2. The applicant sought for the correction of the Final Award and a re-tabulation of the amount owed to the respondent by deducting Kshs.40,389,028/- being actual repayments already made to the respondent and an identified error in computation of the award in the sum of Kshs.36,210, 229/-.
3. There were also prayers that the applicant be allowed to settle the re-tabulated amount by 3 semesterly installments over a period of twelve years at an interest rate of 5%. Finally, that the final award be set aside and a finding be made that the investment proposal formed part of the contract dated 15/11/2016.

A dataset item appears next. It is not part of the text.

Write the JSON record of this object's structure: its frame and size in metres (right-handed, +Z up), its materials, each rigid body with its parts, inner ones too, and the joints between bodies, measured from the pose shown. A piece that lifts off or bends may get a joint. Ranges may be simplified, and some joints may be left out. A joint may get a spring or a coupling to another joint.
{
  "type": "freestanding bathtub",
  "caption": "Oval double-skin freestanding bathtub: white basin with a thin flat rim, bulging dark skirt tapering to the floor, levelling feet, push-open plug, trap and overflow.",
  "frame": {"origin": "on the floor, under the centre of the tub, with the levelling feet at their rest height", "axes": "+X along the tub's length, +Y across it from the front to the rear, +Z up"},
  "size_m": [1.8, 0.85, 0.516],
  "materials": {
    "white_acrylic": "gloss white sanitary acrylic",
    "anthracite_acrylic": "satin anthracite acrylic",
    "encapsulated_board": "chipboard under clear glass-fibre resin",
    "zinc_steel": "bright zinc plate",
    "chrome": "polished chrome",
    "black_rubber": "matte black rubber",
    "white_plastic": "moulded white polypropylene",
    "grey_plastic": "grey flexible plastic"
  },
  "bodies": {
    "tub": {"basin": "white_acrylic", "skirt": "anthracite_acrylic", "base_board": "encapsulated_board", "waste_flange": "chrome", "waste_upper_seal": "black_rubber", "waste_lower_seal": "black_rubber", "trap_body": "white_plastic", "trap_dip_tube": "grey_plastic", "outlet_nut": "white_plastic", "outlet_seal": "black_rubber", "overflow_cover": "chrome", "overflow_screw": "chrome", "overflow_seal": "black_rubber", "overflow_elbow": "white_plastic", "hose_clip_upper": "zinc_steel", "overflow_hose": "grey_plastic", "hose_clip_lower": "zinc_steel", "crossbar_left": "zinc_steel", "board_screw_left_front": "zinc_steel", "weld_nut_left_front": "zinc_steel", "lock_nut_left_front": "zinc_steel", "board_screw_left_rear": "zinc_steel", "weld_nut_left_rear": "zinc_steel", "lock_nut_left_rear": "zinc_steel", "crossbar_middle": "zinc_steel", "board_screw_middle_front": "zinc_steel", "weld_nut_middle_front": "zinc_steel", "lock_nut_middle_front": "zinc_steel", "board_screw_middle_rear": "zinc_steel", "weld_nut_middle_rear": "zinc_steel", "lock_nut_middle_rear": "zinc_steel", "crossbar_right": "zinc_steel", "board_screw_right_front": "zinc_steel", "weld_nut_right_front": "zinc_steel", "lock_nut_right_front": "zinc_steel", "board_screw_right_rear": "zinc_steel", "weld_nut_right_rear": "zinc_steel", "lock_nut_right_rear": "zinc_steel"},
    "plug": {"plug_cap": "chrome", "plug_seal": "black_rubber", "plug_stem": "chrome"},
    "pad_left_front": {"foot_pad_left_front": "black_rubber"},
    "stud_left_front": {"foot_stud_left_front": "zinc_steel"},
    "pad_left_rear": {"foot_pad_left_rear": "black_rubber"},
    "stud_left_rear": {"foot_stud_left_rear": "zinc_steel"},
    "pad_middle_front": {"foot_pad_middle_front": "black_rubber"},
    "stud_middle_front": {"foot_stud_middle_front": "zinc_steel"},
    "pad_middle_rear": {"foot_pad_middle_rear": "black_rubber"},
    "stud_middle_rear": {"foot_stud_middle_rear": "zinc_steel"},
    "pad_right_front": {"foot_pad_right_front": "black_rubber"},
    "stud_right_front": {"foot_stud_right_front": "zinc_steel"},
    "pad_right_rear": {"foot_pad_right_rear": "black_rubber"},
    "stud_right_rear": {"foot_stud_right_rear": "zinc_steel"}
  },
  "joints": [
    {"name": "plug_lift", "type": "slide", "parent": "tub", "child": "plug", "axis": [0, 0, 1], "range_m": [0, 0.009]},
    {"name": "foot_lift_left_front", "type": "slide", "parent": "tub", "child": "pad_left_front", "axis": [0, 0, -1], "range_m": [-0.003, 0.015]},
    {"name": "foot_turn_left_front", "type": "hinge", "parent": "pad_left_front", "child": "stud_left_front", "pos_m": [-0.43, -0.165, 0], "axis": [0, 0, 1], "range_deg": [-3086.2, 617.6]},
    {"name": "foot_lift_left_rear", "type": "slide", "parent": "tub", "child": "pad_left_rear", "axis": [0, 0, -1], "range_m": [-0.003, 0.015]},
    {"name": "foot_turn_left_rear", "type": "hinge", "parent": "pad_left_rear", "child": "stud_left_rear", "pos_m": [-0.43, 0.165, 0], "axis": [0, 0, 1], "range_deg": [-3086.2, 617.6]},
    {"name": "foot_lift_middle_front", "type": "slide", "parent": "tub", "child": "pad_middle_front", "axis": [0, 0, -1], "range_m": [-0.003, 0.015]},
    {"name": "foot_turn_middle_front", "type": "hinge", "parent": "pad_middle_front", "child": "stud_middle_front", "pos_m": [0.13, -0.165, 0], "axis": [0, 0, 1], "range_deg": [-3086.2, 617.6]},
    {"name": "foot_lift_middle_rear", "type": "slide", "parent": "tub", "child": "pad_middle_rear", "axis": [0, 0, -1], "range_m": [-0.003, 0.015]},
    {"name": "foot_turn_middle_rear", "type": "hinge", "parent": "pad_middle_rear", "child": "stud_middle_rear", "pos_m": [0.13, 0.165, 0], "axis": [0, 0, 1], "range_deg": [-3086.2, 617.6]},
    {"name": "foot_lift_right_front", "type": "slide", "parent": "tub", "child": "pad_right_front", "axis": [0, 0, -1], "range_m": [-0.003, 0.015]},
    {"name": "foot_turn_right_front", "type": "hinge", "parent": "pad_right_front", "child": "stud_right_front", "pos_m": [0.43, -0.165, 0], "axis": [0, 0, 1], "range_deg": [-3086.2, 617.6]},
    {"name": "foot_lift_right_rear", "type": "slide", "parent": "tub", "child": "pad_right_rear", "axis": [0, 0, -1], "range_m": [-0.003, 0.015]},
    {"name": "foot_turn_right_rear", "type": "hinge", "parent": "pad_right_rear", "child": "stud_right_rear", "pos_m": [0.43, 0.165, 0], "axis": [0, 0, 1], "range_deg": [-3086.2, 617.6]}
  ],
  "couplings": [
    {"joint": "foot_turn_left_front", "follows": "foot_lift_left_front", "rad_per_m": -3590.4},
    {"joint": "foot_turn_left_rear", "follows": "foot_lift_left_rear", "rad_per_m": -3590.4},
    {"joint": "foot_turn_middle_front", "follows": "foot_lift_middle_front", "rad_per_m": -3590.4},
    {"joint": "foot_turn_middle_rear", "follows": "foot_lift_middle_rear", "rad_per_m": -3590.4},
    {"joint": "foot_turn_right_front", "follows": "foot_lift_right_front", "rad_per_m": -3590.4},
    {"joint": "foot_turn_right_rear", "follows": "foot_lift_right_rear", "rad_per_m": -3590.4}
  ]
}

4. The application was premised on the grounds that the parties entered into a contract whereby the respondent would be the developer of the applicant’s main campus in Kisaju, Kajiado County. A dispute arose and the respondent referred the matter to arbitration.
5. That the tribunal issued a final award directing the applicant to pay the respondent a sum of Kshs. 218,219,418. 79 by 30/4/2021. In default, the respondent would be at liberty to transfer to itself or to a nominee such parcels of land given as security for repayment of the development costs. An additional award on costs of Kshs. 5,124,388. 36 was also made.

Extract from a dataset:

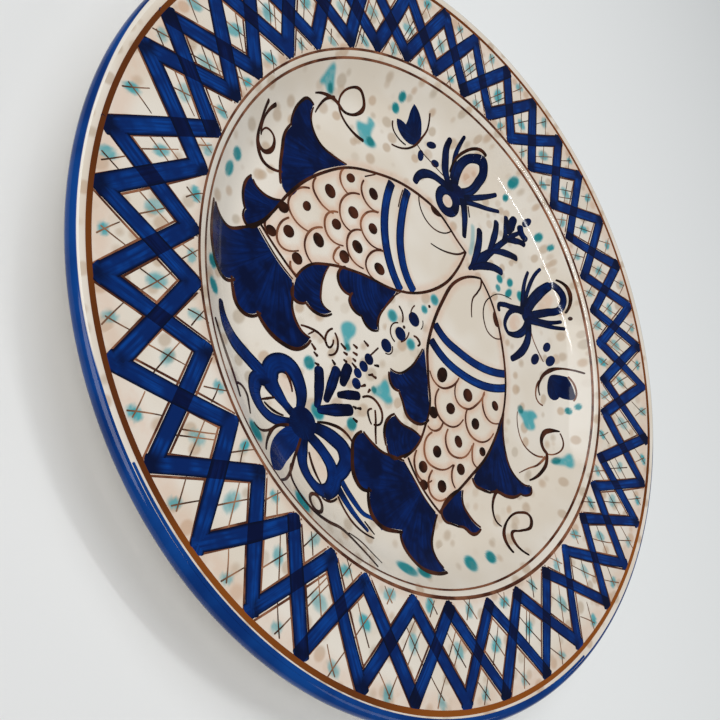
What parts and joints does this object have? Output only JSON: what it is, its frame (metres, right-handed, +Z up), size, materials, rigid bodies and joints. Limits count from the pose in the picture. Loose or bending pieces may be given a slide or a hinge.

6. The applicant contended that the tribunal and the respondent had failed to recognize that it had made substantial payments amounting to Kshs. 40,389,028/-, that were not released or disclosed at the time of the arbitration hearing. These were actual payments that had already been made to the respondent. That there was also an identified error in the computation of the award in the sum of Kshs. 36,210,229/-.
7. If the two figures were taken into account, it would reduce the award by a considerable amount. The applicant was therefore apprehensive that it would lose its parcels of land that were used as security thereby affecting its 1000 students and effectively shut down the entire university and the branches.
8. The respondent opposed the application vide a replying affidavit of Eskindir Habte sworn on 12/5/2021. He averred that the applicant had earlier contested the arbitrator's jurisdiction which was dismissed by Okwany J. That the application did not disclose any grounds upon which the arbitral award may be set aside in accordance with the Arbitration Act, 1995 (hereinafter ‘the Act’).
9. That the application was partly a merit appeal from the decision of the arbitrator whereas by law, no appeal lies from an arbitral award save where the parties have expressly reserved a right of appeal on questions of law to the High Court.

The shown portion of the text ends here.